Most LPN schools include a Basic Life Support (BLS) credential in the curriculum. If your chosen program lacked instruction and certification components that taught proper first aid, CPR, and AED use, you might need to receive additional training from the Red Cross or the American Heart Association.
LPN Salaries in NJ
On average, an LPN in NJ makes roughly $58,855 per year. However, the average LPN salary in Jew Jersey varies depending on which part of the state you live in. Check out the list below to learn about how much LPNs make in different New Jersey cities:
- Newark $59,798
- Atlantic City $53,704
- Jersey City $59,592
- Toms River $60,261
- Burlington $55,968
- Trenton $57,724
Specialized LPN jobs at New Jersey surgical centers and private hospitals sometimes pay closer to $70,000 per year. As they gain more experience and qualify for more advanced, higher-paying positions, LPNs in NJ might be able to earn as much as $90,000 per year or more.

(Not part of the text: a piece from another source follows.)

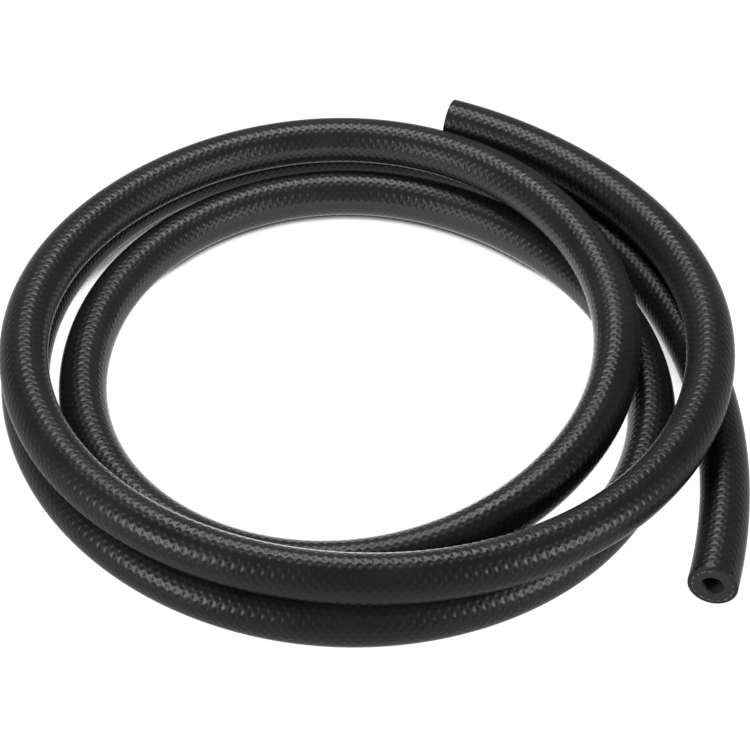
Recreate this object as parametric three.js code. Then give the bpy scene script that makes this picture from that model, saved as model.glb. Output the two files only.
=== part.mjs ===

Employees working LPN jobs in New Jersey perform various patient care tasks while under the supervision of a registered nurse. Depending on whether they work in a hospital, nursing facility, or specialized medical center, these healthcare professionals typically perform duties like:
- Gathering supplies that doctors, nurses, and physician assistants need to perform medical procedures
- Monitoring patients’ blood pressure, body temperature, heart rate, and other vital signs
- Dispensing and administering medications
- Collecting blood and fluid samples alongside phlebotomy techs
- Helping patients bathe, groom, and dress themselves as needed
- Tracking a patient’s progress after treatments
- Informing RNs about changes in a patient’s medical condition
- Updating medical charts
Like many jobs in the healthcare industry, LPN jobs tend to increase in demand as experienced professionals move on to other medical careers. Reports from the Bureau of Labor Statistics suggest that LPN job openings are likely to increase by about six percent over the next ten years, possibly because of LPNs obtaining additional degrees or certifications and becoming registered nurses.